Les eurodéputés réclament la libération de 90 prisonniers du Hirak
Les eurodéputés réclament par ailleurs la libération de plus de 90 prisonniers d’opinion du Hirak. Cette année, l’Algérie est classée 146e sur 180 pays en termes de libertés de la presse par Reporters sans frontière (perdant 5 places par rapport à 2019 et 27 par rapport à 2015), avec notamment le cas très médiatisé du journaliste Khaled Drareni — souligné d’ailleurs par ce projet de résolution.
Ce rédacteur de médias algériens comme Casbah Tribune et correspondant de médias internationaux comme TV5 monde, a été condamné en appel à deux ans de prison pour « incitation à attroupement non armé et atteinte à l’intégrité du territoire national ». Un quatorzième sit-in s’est récemment tenu (virtuellement) dans le pays pour le soutenir.
En avril 2015 le Parlement avait déjà publié une résolution dénonçant des emprisonnements de travailleurs et d’activistes des droits de l’Homme en Algérie.
Pourquoi ce regain d’intérêt maintenant ? « L’Algérie est à un tournant », explique l’eurodéputée suédoise Karin Karlsbro (Renew), très active sur cette nouvelle résolution. « Nous admirons la mobilisation pacifique des Algériens depuis 2019 et souhaitons leur exprimer notre solidarité et soutenir leurs revendications contre la corruption et en faveur de réformes démocratiques. »
Des relations complexes
Si l’Union européenne (UE) et l’Algérie sont tenues par un accord d’association, avec cette résolution d’urgence, les eurodéputés exhortent l’Union européenne (UE) à placer la question des droits de l’Homme au centre du prochain Conseil qui y sera consacré.
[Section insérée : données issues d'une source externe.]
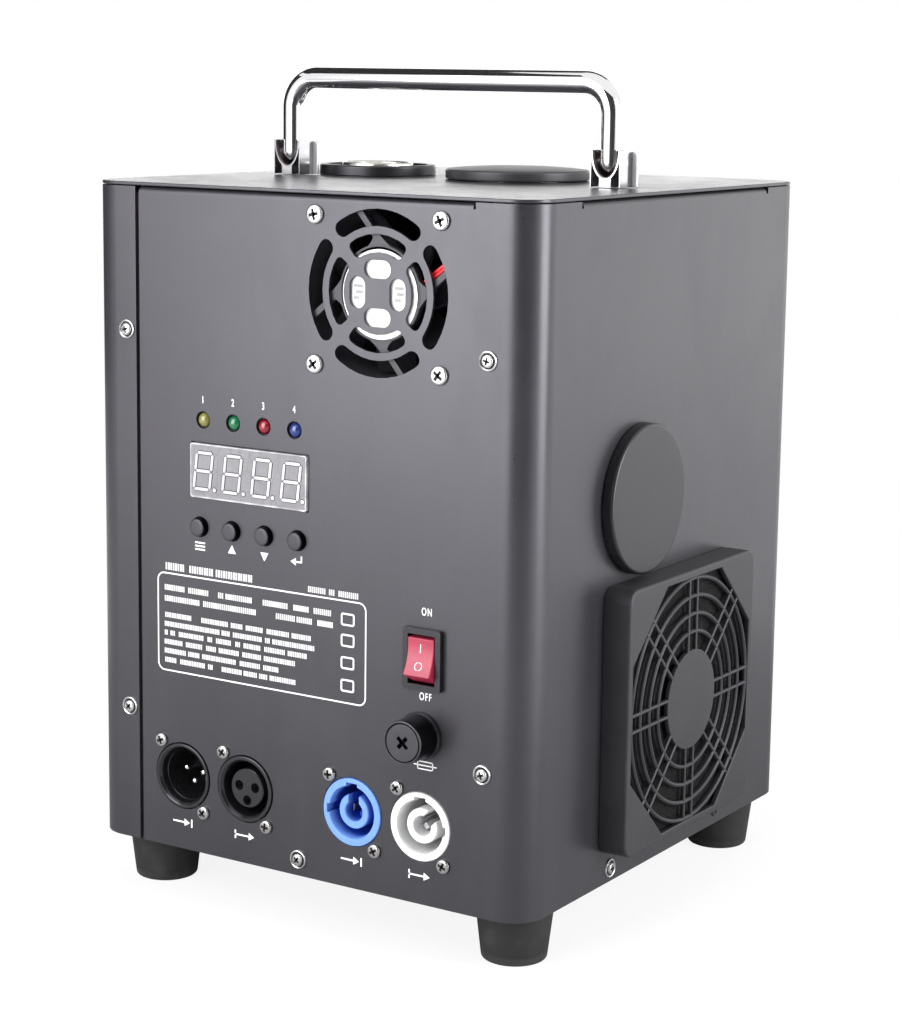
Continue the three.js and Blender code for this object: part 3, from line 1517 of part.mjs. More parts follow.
function heaterCore() {
  const inner = heaterCoreRadius - heaterCoreWall;
  const seat = furnaceJacketRadius - furnaceJacketWall - seatGap;
  const top = furnaceTop - nozzleDepthInFurnace / 2;
  const profile = [
    [furnaceAirHoleRadius, furnaceLow], [seat, furnaceLow], [seat, furnaceLow + heaterCoreWall],
    [heaterCoreRadius, furnaceLow + heaterCoreWall], [heaterCoreRadius, top], [inner, top],
    [inner, furnaceLow + heaterConeHeight], [furnaceAirHoleRadius, furnaceLow],
  ];
  return cut(revolveZ(profile, nozzleX, sparkLineY, hiddenSides), [feedPort(feedPortRadius)]);
}

function heaterCoil() {
  const steps = coilSteps;
  const radius = heaterCoreRadius + seatGap + heaterCoilWire / 2;
  const rings = [];
  const start = furnaceLow + heaterCoreWall + seatGap + heaterCoilWire / 2;
  const total = heaterCoilTurns * steps;
  const sides = wireSides;
  for (let i = 0; i <= total; i += 1) {
    const turn = (2 * Math.PI * i) / steps;
    const outward = new THREE.Vector3(Math.cos(turn), Math.sin(turn), 0);
    const up = new THREE.Vector3(0, 0, 1);
    const centre = new THREE.Vector3(nozzleX, sparkLineY, start + (heaterCoilPitch * i) / steps)
      .addScaledVector(outward, radius + seatGap);
    const ring = [];
    for (let s = 0; s < sides; s += 1) {
      const a = (2 * Math.PI * s) / sides;
      ring.push(centre.clone()
        .addScaledVector(outward, (heaterCoilWire / 2) * Math.cos(a))
        .addScaledVector(up, (heaterCoilWire / 2) * Math.sin(a)));
    }
    rings.push(ring);
  }
  return ringsToGeometry(rings);
}

addPart('furnace_stand', furnaceStand(), zincSheet);
addPart('furnace_jacket', furnaceJacket(), { color: 0xcfc9bb, roughness: 0.95, metalness: 0 });
addPart('furnace_cap', furnaceCap(), steel);
addPart('heater_core', heaterCore(), steel);
addPart('heater_coil', heaterCoil(), { color: 0x7a4b35, roughness: 0.5, metalness: 0.7 });

// Feed: tube from the hopper spout into the furnace, the screw in it and the geared motor
const feedTubeStartX = nozzleX + heaterCoreRadius - heaterCoreWall / 2;

function feedTube() {
  const inner = feedTubeRadius - feedTubeWall;
  const tube = revolveX(ringProfile(inner, feedTubeRadius, feedTubeStartX, feedTubeEndX), sparkLineY,
    feedHeightZ, hiddenSides);
  const mouthRadius = hopperSpoutRadius + hopperWall + seatGap;
  const above = feedHeightZ + 2 * feedTubeRadius;
  const mouth = cylinderZ(mouthRadius, feedHeightZ, above, hopperX, sparkLineY, roundSides);
  return cut(tube, [mouth]);
}

function feedScrew() {
  const end = feedTubeEndX;
  const start = feedTubeStartX + feedTubeWall;
  const length = end - start;
  const stepsPerTurn = finSteps;
  const steps = Math.round((stepsPerTurn * length) / feedScrewPitch);
  const fin = Math.asin(feedScrewFin / 2 / feedScrewCore);
  const tip = Math.asin(feedScrewFin / 2 / feedScrewRadius);
  const section = [
    ...arcPoints(0, 0, feedScrewCore, fin, 2 * Math.PI - fin, finCoreSteps),
    ...arcPoints(0, 0, feedScrewRadius, -tip, tip, 1),
  ];
  const rings = [];
  for (let i = 0; i <= steps; i += 1) {
    const x = start + (length * i) / steps;
    const turn = (2 * Math.PI * (x - start)) / feedScrewPitch;
    rings.push(section.map((p) => {
      const q = p.clone().rotateAround(new THREE.Vector2(), turn);
      return new THREE.Vector3(x, sparkLineY + q.x, feedHeightZ + q.y);
    }));
  }
  const bore = cylinderX(feedScrewCore / 2 + seatGap, end - feedShaftLength, end + overrun, sparkLineY,
    feedHeightZ, smallSides);
  return cut(ringsToGeometry(rings), [bore]);
}

function feedMotor() {
  const face = feedTubeEndX + seatGap;
  const half = feedGearboxSize / 2;
  const end = face + feedGearboxLength + feedMotorLength;
  const outline = roundedRectPoints(sparkLineY, feedHeightZ, 2 * half, 2 * half, feedMotorEdge, edgeSteps);
  const gearbox = prismX(outline, face, face + feedGearboxLength);
  const motor = revolveX([
    [0, face], [feedMotorRadius, face], [feedMotorRadius, end - feedMotorEdge],
    [feedMotorRadius - feedMotorEdge, end], [0, end],
  ], sparkLineY, feedHeightZ, hiddenSides);
  const shaft = cylinderX(feedScrewCore / 2, face - feedShaftLength, face + feedGearboxLength / 2, sparkLineY,
    feedHeightZ, smallSides);
  return join([gearbox, motor, shaft]);
}

addPart('feed_tube', feedTube(), steel);
addPart('feed_screw', feedScrew(), steel);
addPart('feed_motor', feedMotor(), zincSheet);

// Blower: scroll housing with its outlet under the furnace, and the wheel inside it
const blowerNearY = sparkLineY - blowerThickness / 2;
const blowerFarY = sparkLineY + blowerThickness / 2;
const blowerOutletTop = furnaceShelfHeight - furnaceStandThickness - seatGap;

function scrollOutline(inset, top) {
  const points = [];
  const from = blowerTongueAngle;
  const to = -Math.PI;
  const steps = scrollSteps;
  for (let i = 0; i <= steps; i += 1) {
    const share = i / steps;
    const a = from + (to - from) * share;
    const radius = blowerStartRadius + (blowerEndRadius - blowerStartRadius) * share - inset;
    points.push(new THREE.Vector2(blowerX + radius * Math.cos(a), blowerZ + radius * Math.sin(a)));
  }
  const left = blowerX - blowerEndRadius;
  points.push(new THREE.Vector2(left + inset, top));
  points.push(new THREE.Vector2(left + blowerOutletWidth - inset, top));
  return points;
}

function blowerHousing() {
  const outer = prismY(scrollOutline(0, blowerOutletTop), blowerNearY, blowerFarY);
  const inner = prismY(scrollOutline(blowerWall, blowerOutletTop + overrun), blowerNearY + blowerWall,
    blowerFarY - blowerWall);
  const inlet = cylinderY(blowerInletRadius, blowerNearY - overrun, blowerNearY + blowerWall + overrun / 2,
    blowerX, blowerZ, roundSides);
  const shaft = cylinderY(fanShaftRadius, blowerNearY + blowerThickness / 2, blowerFarY, blowerX, blowerZ,
    smallSides);
  const motor = cylinderY(blowerMotorRadius, blowerFarY - blowerWall / 2, blowerFarY + blowerMotorLength,
    blowerX, blowerZ, hiddenSides);
  const footPlate = boxBetween(blowerX - blowerFootWidth / 2, blowerX + blowerFootWidth / 2, blowerNearY,
    blowerFarY, floorZ, floorZ + blowerFootHeight);
  return join([cut(join([outer, footPlate]), [inner, inlet]), shaft, motor]);
}

function blowerWheel() {
  const near = blowerNearY + blowerWall + blowerWheelGap;
  const far = blowerFarY - blowerWall - blowerWheelGap;
  const backDisc = far - blowerDiscThickness;
  const shaftTip = blowerNearY + blowerThickness / 2 - seatGap;
  const hub = revolveY([
    [0, shaftTip - blowerDiscThickness], [2 * fanShaftRadius, shaftTip - blowerDiscThickness],
    [2 * fanShaftRadius, backDisc], [blowerWheelRadius, backDisc], [blowerWheelRadius, far],
    [fanShaftRadius + seatGap, far], [fanShaftRadius + seatGap, shaftTip], [0, shaftTip],
  ], blowerX, blowerZ, hiddenSides);
  const rimProfile = ringProfile(blowerWheelInnerRadius, blowerWheelRadius, near, near + blowerDiscThickness);
  const rim = revolveY(rimProfile, blowerX, blowerZ, hiddenSides);
  const blades = [];
  for (let i = 0; i < blowerBladeCount; i += 1) {
    blades.push(boxBetween(blowerWheelInnerRadius + seatGap, blowerWheelRadius - seatGap,
      near + blowerDiscThickness / 2, backDisc + blowerDiscThickness / 2, -blowerBladeThickness / 2,
      blowerBladeThickness / 2)
      .translate(-blowerWheelInnerRadius, 0, 0)
      .rotateY(-blowerBladeLean)
      .translate(blowerWheelInnerRadius, 0, 0)
      .rotateY((2 * Math.PI * i) / blowerBladeCount)
      .translate(blowerX, 0, blowerZ));
  }
  return join([hub, rim, ...blades]);
}

addPart('blower_housing', blowerHousing(), blackPlastic);
addPart('blower_wheel', blowerWheel(), blackPlastic);

// Power supply on the base plate and main board on the back wall
function powerSupply() {
  const height = supplyHeight;
  const outline = roundedRectPoints(supplyLeftX + supplyWidth / 2, floorZ + height / 2, supplyWidth, height,
    supplyEdge, edgeSteps);
  const box = prismY(outline, supplyFrontY, supplyFrontY + supplyLength);
  const ledge = height / 2;
  const terminal = boxBetween(supplyLeftX + supplyEdge, supplyLeftX + supplyWidth - supplyEdge,
    supplyFrontY - overrun, supplyFrontY + ledge, floorZ + ledge, floorZ + height + overrun);
  return cut(box, [terminal]);
}

function mainBoard() {
  const wall = housingDepth - sheetThickness - seatGap;
  const face = wall - mainBoardStandOff;
  const left = mainBoardX - mainBoardWidth / 2;
  const right = mainBoardX + mainBoardWidth / 2;
  const low = mainBoardZ - mainBoardHeight / 2;
  const high = mainBoardZ + mainBoardHeight / 2;
  const front = face - boardThickness;
  const inset = mainBoardPillarInset;
  const plate = boxBetween(left, right, front, face, low, high);
  const pillars = [left + inset, right - inset].flatMap((x) => [low + inset, high - inset].map((z) => (
    cylinderY(mainBoardPillarRadius, front, wall, x, z, pillarSides)
  )));
  const sinkLeft = left + 2 * inset;
  const sinkBase = boxBetween(sinkLeft, sinkLeft + heatSinkWidth, front - heatSinkBase, face,
    mainBoardZ - heatSinkHeight / 2, mainBoardZ + heatSinkHeight / 2);
  const fins = [];
  for (let i = 0; i < heatSinkFinCount; i += 1) {
    const x = sinkLeft + ((heatSinkWidth - heatSinkFinThickness) * i) / (heatSinkFinCount - 1);
    fins.push(boxBetween(x, x + heatSinkFinThickness, front - heatSinkBase - heatSinkFinHeight, face,
      mainBoardZ - heatSinkHeight / 2, mainBoardZ + heatSinkHeight / 2));
  }
  const capacitors = [-1, 1].map((side) => cylinderY(capacitorRadius, front - capacitorHeight, face,
    right - capacitorInset, mainBoardZ + side * capacitorInset, smallSides));
  return join([plate, ...pillars, sinkBase, ...fins, ...capacitors]);
}

addPart('power_supply', powerSupply(), zincSheet);
addPart('main_board', mainBoard(), { color: 0x1f5a38, roughness: 0.5, metalness: 0 });

// Red lead of the exhaust fan: out beside a strut, through a notch in the frame, back to the main board
function leadRoute() {
  const y = innerFace + seatGap + leadLineDepth;
  const c = Math.cos(fanStrutLean);
  const s = Math.sin(fanStrutLean);
  const strutPoint = (along) => new THREE.Vector3(
    exhaustFanX + exhaustMotorRadius + along * c - leadStrutOffset * s,
    y,
    exhaustFanZ + along * s + leadStrutOffset * c,
  );
  const side = exhaustFanX + exhaustFanSize / 2;
  const z = exhaustFanZ + leadNotchZ;
  const bend = side + leadBend;
  const fanBack = innerFace + seatGap + exhaustFanDepth;
  const boardY = housingDepth - sheetThickness - seatGap - mainBoardStandOff - boardThickness - seatGap;
  const onBoard = boardY - leadDiameter / 2;
  const boardTop = mainBoardZ + mainBoardHeight / 2;
  const boardX = mainBoardX + mainBoardWidth / 2 - leadBoardReach;
  return [
    strutPoint(leadStart),
    strutPoint(leadStrutEnd),
    new THREE.Vector3(side - leadDiameter, y, z),
    new THREE.Vector3(side + leadDiameter, y, z),
    new THREE.Vector3(bend, y + leadBend, z),
    new THREE.Vector3(bend, fanBack, z),
    new THREE.Vector3(bend, (fanBack + boardY) / 2, z),
    new THREE.Vector3(bend - leadBend, onBoard - leadBoardReach, z - leadBoardReach),
    new THREE.Vector3(boardX + leadBend, onBoard - leadDiameter / 2, boardTop + leadBend),
    new THREE.Vector3(boardX, onBoard, boardTop - leadBoardDrop),
  ];
}

function fanLead() {
  const curve = new THREE.CatmullRomCurve3(leadRoute(), false, 'centripetal');
  const section = new THREE.Shape(circlePoints(0, 0, leadDiameter / 2, leadSides));
  return new THREE.ExtrudeGeometry(section, { steps: leadSteps, extrudePath: curve, bevelEnabled: false });
}

addPart('fan_lead', fanLead(), { color: 0xb01c1c, roughness: 0.45, metalness: 0 });

// Origin: middle of the footprint, on the resting surface
const reachRight = coverProud + seatGap;
const reachFront = -(fuseCapBack - fuseCapLength);
machine.position.set(-reachRight / 2, -(housingDepth - reachFront) / 2, footHeight);

const coldSparkMachine = new THREE.Group();
coldSparkMachine.add(machine);

export default coldSparkMachine;
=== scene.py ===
import json
import math
from contextlib import contextmanager

import bmesh
import bpy
from mathutils import Matrix, Vector


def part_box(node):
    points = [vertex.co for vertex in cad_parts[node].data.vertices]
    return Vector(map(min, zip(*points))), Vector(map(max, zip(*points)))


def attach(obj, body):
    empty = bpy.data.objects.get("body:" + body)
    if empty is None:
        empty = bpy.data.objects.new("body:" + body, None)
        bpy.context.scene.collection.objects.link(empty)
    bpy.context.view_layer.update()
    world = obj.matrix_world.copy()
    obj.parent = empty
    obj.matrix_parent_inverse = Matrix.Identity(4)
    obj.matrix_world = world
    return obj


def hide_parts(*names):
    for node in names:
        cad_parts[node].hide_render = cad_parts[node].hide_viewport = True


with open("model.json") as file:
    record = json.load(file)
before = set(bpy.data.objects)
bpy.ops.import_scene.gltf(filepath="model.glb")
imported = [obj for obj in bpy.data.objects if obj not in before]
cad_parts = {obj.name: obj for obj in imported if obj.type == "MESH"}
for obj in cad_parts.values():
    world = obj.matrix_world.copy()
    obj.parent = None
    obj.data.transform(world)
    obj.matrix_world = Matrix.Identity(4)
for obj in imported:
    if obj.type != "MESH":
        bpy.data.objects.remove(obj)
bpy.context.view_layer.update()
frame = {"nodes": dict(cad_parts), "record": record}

bl_info = {
    "name": "Cold spark machine",
    "version": (1, 0, 0),
    "blender": (4, 5, 0),
    "location": "3D View > Sidebar > Spark",
    "description": "Dresses the cold spark machine with modelled pieces and finishes",
    "category": "Object",
}

MM = 0.001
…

Le Parlement appelle également la Commission européenne, les États-membres et le Service européen pour l’Action extérieure à aller plus loin dans leur soutien à la société civile algérienne.
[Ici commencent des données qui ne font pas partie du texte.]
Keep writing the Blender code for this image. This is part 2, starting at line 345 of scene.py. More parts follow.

Un vœu pieux ? Cette résolution n’est en effet pas plus contraignante que les précédentes. Le Parlement européen — seule institution internationale démocratiquement élue au monde, comme aiment à le rappeler ses membres — représente simplement l’opinion des citoyens européens.
Les prises de position européennes suscitent régulièrement de vives polémiques
C’est donc avant tout le symbole qui compte, loin des contraintes diplomatiques avec lesquelles doivent composer les gouvernements. « Ces derniers restent timorés pour dénoncer les atteintes aux libertés dans le monde, et même en Europe », dénonce ainsi Karin Karlsbro.
Seulement, les prises de position européennes suscitent régulièrement de vives polémiques. Les autorités algériennes dénoncent régulièrement des ingérences étrangères. Une rhétorique également adoptée par une partie de la population. Le mouvement de protestation du Hirak s’était d’ailleurs lui-même saisi de cette thématique contre la France et les États-Unis lors de ses premières manifestations en mars 2019. Ce nouveau texte risquerait donc à son tour d’être contre-productif.
Critiques
Pour tenter de s’en prémunir, les eurodéputés s’appuient justement sur les demandes du Hirak dans leur rédaction. « Les régimes autoritaires ou semi-autoritaires assimilent toujours les critiques à des trahisons de l’intérieur ou des ingérences de l’extérieur et l’Algérie ne fait pas exception, balaie Karin Karlsbro. Les activistes algériens et les familles de détenus consultés préféreraient une Europe critique à une Europe complice et silencieuse. »
La sensibilité aux droits de l’Homme au sein du Parlement n’a rien d’inédit, mais l’intérêt suscité par l’Algérie, si, à en croire l’euro-député Bernard Guetta (groupe Renew), à l’initiative de la précédente motion du 28 novembre 2019 sur les libertés dans le pays. Il souligne aujourd’hui le large spectre de nationalités des députés qui se sont mobilisées sur ce dossier.
Karim Tabbou, Mustafa Bendjema, Khaled Tazaghart… sont cités dans cette nouvelle résolution
« On constate une évolution tout à fait nouvelle des états d’esprit au sein de nos capitales et le sentiment partagé que l’UE doit devenir une puissance politique et un acteur de la scène internationale après avoir perdu tout rôle depuis la Seconde Guerre Mondiale », commente-t-il. « Cela s’accompagne d’une prise de conscience des répercussions possibles de ce qu’il se passe sur l’autre rive de la Méditerranée, et en particulier en Algérie dont les évolutions ont des résonances au Maghreb et au Sahel. »
Les instigateurs des débats de ce jeudi souhaitent donc peser dans la diplomatie parlementaire et espèrent des retombées concrètes. La précédente mouture de novembre 2019 avait, veulent-ils croire, influencé la libération de militants du Hirak. Les cas des figures du mouvement comme le militant Karim Tabbou, le journaliste Mustafa Bendjema et de l’ex-député Khaled Tazaghart sont ainsi cités dans cette nouvelle résolution.